Berlioz’s best song La Captive, one of his masterpieces, calls for a voice of large range and power. It is a concert song in the bigger sense of the term. The student should remember, however, that most all of Berlioz’s orchestral works are wonderfully effective, rich, and brilliant when heard on the orchestra. In fact, there is no department of musical composition that was not quickened by the efforts of this remarkably active man. Ernest Newman, the well known English critic, has shown how Berlioz brought new life to the Opera, the Symphony and the orchestra itself. It is hardly advisable to attempt a Berlioz program without elaborate resources.


One of the best estimates of Berlioz’s shortcomings may be found in the biography of W. H. Hadow, Esq., used in the Grove Dictionary. Mr. Hadow writes: “There is, indeed, a singular perversity in Berlioz’s music, due partly to a twist in his disposition, partly to deficiency of early training. He had, for example, a spring of pure and beautiful melody, and in La Captive in the love scene from Romeo, in the great septet from Les Troyens, he showed that he could employ it to noble purpose. Yet, time after time he ruins his cause by subordinating beauty to emphasis, and is so anxious to impress that he forgets how to charm. The Evening Song in Faust is spoiled by the very cadences that were intended to make it effective. The beginning of the Pilgrim’s March in Harold is delightful, but the last strain offends like a misplaced epigram. No doubt there are other artists who have yielded to similar temptation. Chopin used often to end his dreamiest improvisations with an unexpected discord. Heine often closes with a freakish jest, a song full of pathos or romance. But these men did it out of sheer mischief.
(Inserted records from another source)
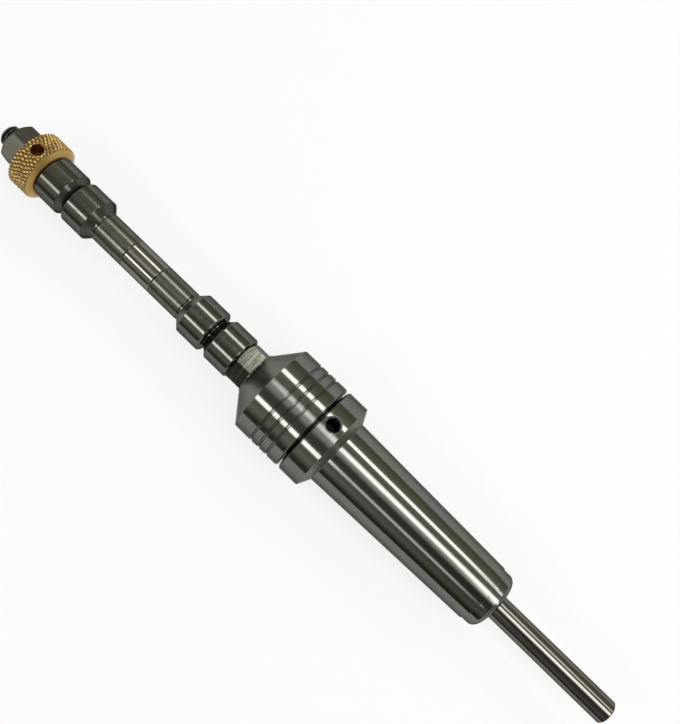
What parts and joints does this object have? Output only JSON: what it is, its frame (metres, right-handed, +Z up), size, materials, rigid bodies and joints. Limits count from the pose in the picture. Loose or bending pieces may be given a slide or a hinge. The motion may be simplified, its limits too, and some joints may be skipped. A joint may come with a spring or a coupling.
{
  "type": "pen mandrel",
  "caption": "Lathe mandrel for pen blanks: Morse taper shank with a collet closer, a slim shaft with turning bushes and sleeves, a knurled nut and a lock nut.",
  "frame": {"origin": "on the axis of the taper, at its gauge plane, where the taper is 17.780 mm across", "axes": "+X along the axis from the shank to the nut end, +Z up as the mandrel lies on a bench"},
  "size_m": [0.202, 0.0248, 0.0249],
  "materials": {
    "ground_steel": "ground bright",
    "turned_steel": "fine turned",
    "spring_steel": "hardened and ground",
    "shaft_steel": "drawn and polished",
    "bush_steel": "turned, dull",
    "sleeve_steel": "turned, dull",
    "brass": "turned and knurled",
    "nut_steel": "satin"
  },
  "bodies": {
    "arbor": {"taper_arbor": "ground_steel"},
    "collet": {"collet": "spring_steel"},
    "closer": {"collet_closer": "turned_steel"},
    "shaft": {"mandrel_shaft": "shaft_steel", "bush_2": "bush_steel", "bush_3": "bush_steel", "bush_4": "bush_steel", "sleeve_rear": "sleeve_steel", "sleeve_middle": "sleeve_steel", "sleeve_front": "sleeve_steel"},
    "end_bush": {"bush_1": "bush_steel"},
    "knurled_nut": {"knurled_nut": "brass"},
    "lock_nut": {"lock_nut": "nut_steel"}
  },
  "joints": [
    {"name": "collet_draw", "type": "slide", "parent": "arbor", "child": "collet", "axis": [1, 0, 0], "range_m": [0, 0.006]},
    {"name": "closer_turn", "type": "hinge", "parent": "collet", "child": "closer", "pos_m": [0.02, 0, 0], "axis": [1, 0, 0], "range_deg": [0, 1440.5]},
    {"name": "shaft_slide", "type": "slide", "parent": "collet", "child": "shaft", "axis": [1, 0, 0], "range_m": [0, 0.085]},
    {"name": "end_bush_slide", "type": "slide", "parent": "shaft", "child": "end_bush", "axis": [1, 0, 0], "range_m": [0, 0.005]},
    {"name": "nut_turn", "type": "hinge", "parent": "end_bush", "child": "knurled_nut", "pos_m": [0.1075, 0, 0], "axis": [1, 0, 0], "range_deg": [0, 1800.5]},
    {"name": "lock_nut_turn", "type": "hinge", "parent": "end_bush", "child": "lock_nut", "pos_m": [0.11385, 0, 0], "axis": [1, 0, 0], "range_deg": [0, 1800.5]}
  ],
  "couplings": [
    {"joint": "closer_turn", "follows": "collet_draw", "rad_per_m": 4188.8},
    {"joint": "nut_turn", "follows": "end_bush_slide", "rad_per_m": 6283.2},
    {"joint": "lock_nut_turn", "follows": "end_bush_slide", "rad_per_m": 6283.2}
  ]
}
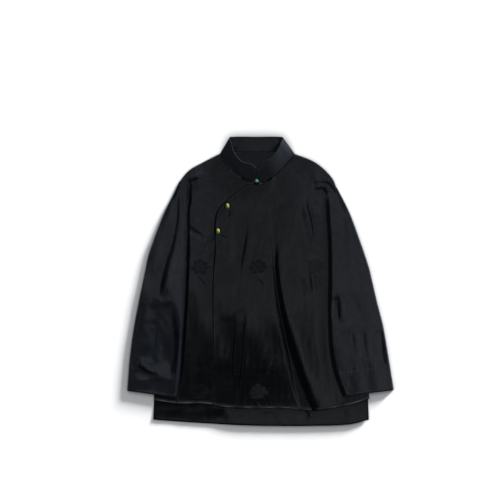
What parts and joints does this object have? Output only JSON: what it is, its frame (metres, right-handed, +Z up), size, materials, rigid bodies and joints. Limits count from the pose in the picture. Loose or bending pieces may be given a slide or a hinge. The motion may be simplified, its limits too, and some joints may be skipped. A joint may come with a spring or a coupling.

Berlioz did it because it seemed to him the natural outcome of his thought.


1. State the nature of the French Government during the early years of Berlioz’s life.

2. What assistance did Berlioz receive from his family?

3. What instruments did Berlioz play?

4. Who was Berlioz’s principal teacher?

5. How long was Berlioz at the Conservatoire?

6. Tell something of Berlioz’s romantic marriage.

7. Describe Berlioz’s remarkable productivity.

8. How did France recognize Berlioz.

9. State Berlioz’s rank as a conductor and as a composer.

10. Why is it impracticable to give short programs of his compositions apart from the orchestra?